For buffalo owners, the ruling means more venues, more events and more opportunities. For organisers, it means crafting stricter guidelines to ensure both safety and authenticity. The buffalo, once confined to the paddy fields of the coast, is now poised to become a state wide sporting icon.
Economics: The Invisible Engine Powered by Buffaloes
The buffaloes generate an entire economy that runs quietly alongside the sport. Trainers, handlers, veterinarians, fodder suppliers, farm labour, event organisers and rural breeders all depend on the Kambala cycle.
Major events attract thousands of spectators and create seasonal income for small businesses. For many rural families, raising buffalo calves to sell to Kambala teams is a livelihood. As the sport expands, this economy expands with it.
The Emotional Landscape of a Race
Every Kambala event carries the same electric moment: silence before the sprint. The buffalo pair stands still, nostrils flaring, muscles alive. The runner positions himself. Then comes the whistle.

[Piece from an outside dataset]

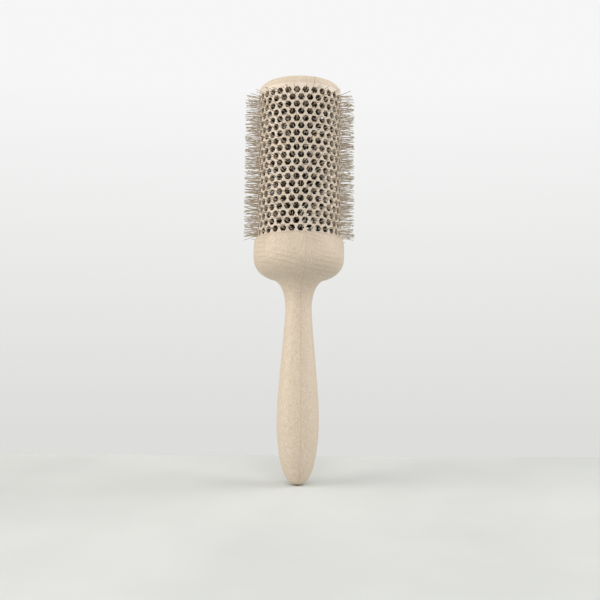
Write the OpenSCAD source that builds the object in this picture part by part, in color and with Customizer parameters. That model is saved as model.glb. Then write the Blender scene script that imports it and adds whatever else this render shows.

The animals leap forward, water explodes beneath their hooves and the crowd roars. That split-second transformation from calm to cyclone is what makes Kambala unforgettable. It is also the clearest reminder of why buffaloes, not humans, are the central protagonists of this tradition.
The Road Ahead
As Kambala spreads beyond its coastal cradle, its future will be shaped by how well Karnataka can balance heritage, animal welfare, regulation and sport. Buffaloes remain at the heart of this balance. Their training, lineage and well-being will define whether Kambala stays a cultural gem or becomes a contested spectacle.
For now, in the watery tracks of southern Karnataka, the buffaloes continue to run, carrying centuries of memory, the pride of farming families and the new promise of a broader stage.